One of the more common regulations is the Fair Labor Standards Act (FLSA.) The FLSA provides a structure for certain aspects of payroll like
- Minimum wage
- Hours worked
- And child labor
The minimum wage varies and is dependant upon which state you are doing business in. When it comes to overtime, employers have to pay employees who have worked over 40 hours for a workweek at a rate of one and a half times their regular pay rate.
Employers are also required to post the official poster of the requirements of the FLSA in an area visible to employees.
Not keeping up with regulations can be costly, wasting time and resources for the business.
- Paying the Wrong Amount
Sometimes it’s easy to overlook little details when you are overwhelmed by numbers. In fact, according to a survey by The Workforce Insitute at Kronos Incorporated, over 50 percent of US workers have had an error on their paycheck.
When doing your payroll, missing a number or putting in the wrong one can be detrimental to business. It’s vital when doing payroll to double-check your work and look for any mishaps that might have happened.
Paying the wrong amount can be costly for multiple reasons. First, you’ll have to correct the error, which will cost money in terms of fees and fines. Second, you’ll most likely lose trust with the employee, which can be costly to get back.
- Poor Payroll Record Keeping
Depending on the state you are doing business in, you may need to keep track of different forms. According to federal law, you need to keep payroll records for three years and payroll tax records for four years.
Documents that should be kept for at least three years include:
- Hiring documents
- I-9 forms
- Employee handbook
- FMLA leave paperwork
- Termination info
Pay stubs, tax documents, and any other documents related to payroll or employment should be kept for four years. And forms related to retirement or 401K should be kept for six years.
It’s essential to keep in mind that if you live in New York, California, Illinois, Or Washington, you’ll have different tax rules and should refer to the state laws.
To make payroll recordkeeping easy, and to avoid mistakes, try using a pay stub template.
- Neglecting to Pay for Work Injuries
Employers are required by state law to purchase workers’ compensation insurance. The insurance pays a portion of the employee’s wages if they are recovering from injuries that happened at the workplace.
This only applies to workers who are employed by the company, not hired as a freelance or contractor.
If you fail to pay an employee for an injury that happened on the job, you could face fines, or, even worse, a lawsuit by the employee. To avoid this, make sure to purchase workers’ compensation insurance if you’re in a state that requires it.
It is recommended to keep track of all incidences that happen at the workplace to make sure an employee does not blindside you.
- Wrong Classification of Employees
Another costly mistake that can happen with payroll is determining the wrong classification of your employees. Classifying employees in the wrong category can lead to underpaying on taxes.
Hiring freelancers or contractors can save the company money. They are cheaper when it comes to training, taxes, benefits, vacation time, and office space. However, classifying them incorrectly can end up costing your big-time!
- Wrong Employee Information
Having the correct employee information on file is crucial.
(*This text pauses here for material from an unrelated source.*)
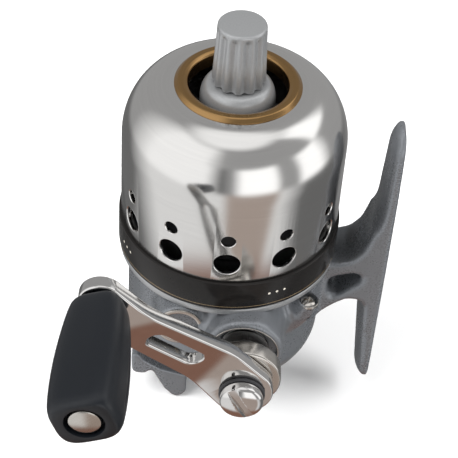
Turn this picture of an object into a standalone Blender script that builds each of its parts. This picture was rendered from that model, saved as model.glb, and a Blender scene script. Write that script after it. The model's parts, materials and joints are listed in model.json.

Entering the wrong information is careless and can lead to delays in taxes.
The best way to avoid this is to talk to employees after filling out the W2 to double-check that their information is correct. Stay ahead of these things by staying organized and double-checking every step of the way.
Final Thoughts on Payroll Mistakes
As you can see, payroll mistakes can be very costly to your business and also a waste of time. It’s best to stay organized and make sure you are thorough with payroll record keeping. Staying on top of this will save you much needed time and money.